Human rights are widely misunderstood. They tend to be seen only in terms of offering protection from the worst excesses of anti-democratic and despotic regimes, or as the concern only of those who are fundamentally at odds with majority views in society.

Properly and more widely understood, and made a reality in the practice and policies of public authorities, human rights have the potential to be agents of positive change. There is, however, a danger that this potential will be dissipated in imprecise aspirations and pious hopes, or that human rights will be perceived as marginal to the day-to-day concerns of the UK's citizens.

More work needs to be done to promote human rights as a set of fundamental ethical standards—for the way the state treats its citizens and for all our social relations. We need to build a culture of respect for human rights.

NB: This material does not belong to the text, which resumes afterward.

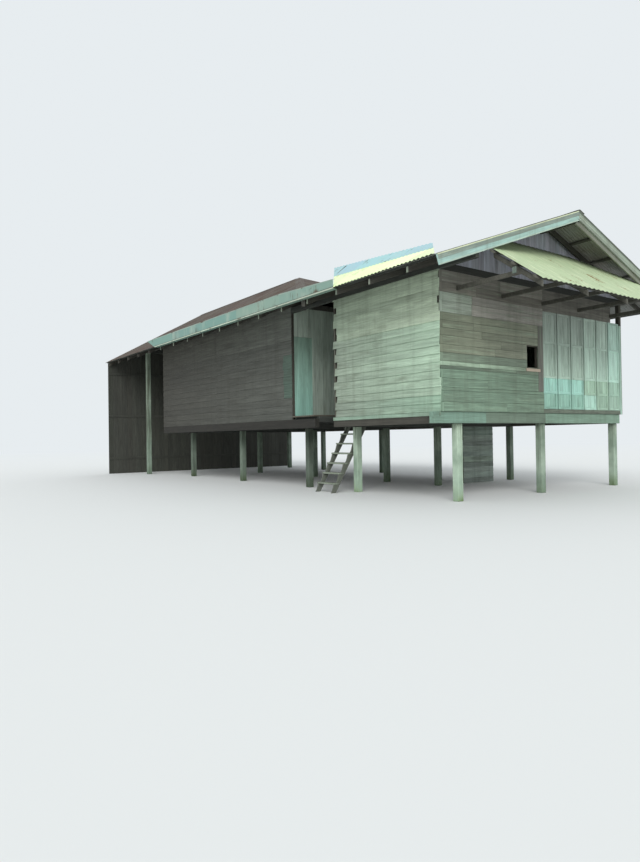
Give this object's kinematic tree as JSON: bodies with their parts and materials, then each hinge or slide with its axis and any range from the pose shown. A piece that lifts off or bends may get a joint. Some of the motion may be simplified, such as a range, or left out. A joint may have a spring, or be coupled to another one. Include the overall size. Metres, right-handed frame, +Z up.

Building such a culture is an ambitious vision, and there are many barriers to achieving it. The greatest of these is ignorance. In such a culture people would be better informed about what their rights were and what they could mean in practice. The most vulnerable would be better protected from violations of their human rights. Government and public authorities would promote and protect human rights standards and treat all people with dignity, fairness and respect. Human rights standards would be generally accepted as those by which we should all strive to treat each other; and people would recognise and value both their own rights and those of others.

We need a human rights commission. That commission must have a clear mission, and it must be given the powers and functions to fulfil that mission. It must have sufficient resources to do the job it has been given, and its budget must be set in an open and transparent way. It must be independent from Government, and be seen to be so. It must belong to the people and be accountable to them through Parliament.


In due course we will invite further evidence on some of the matters raised in this report.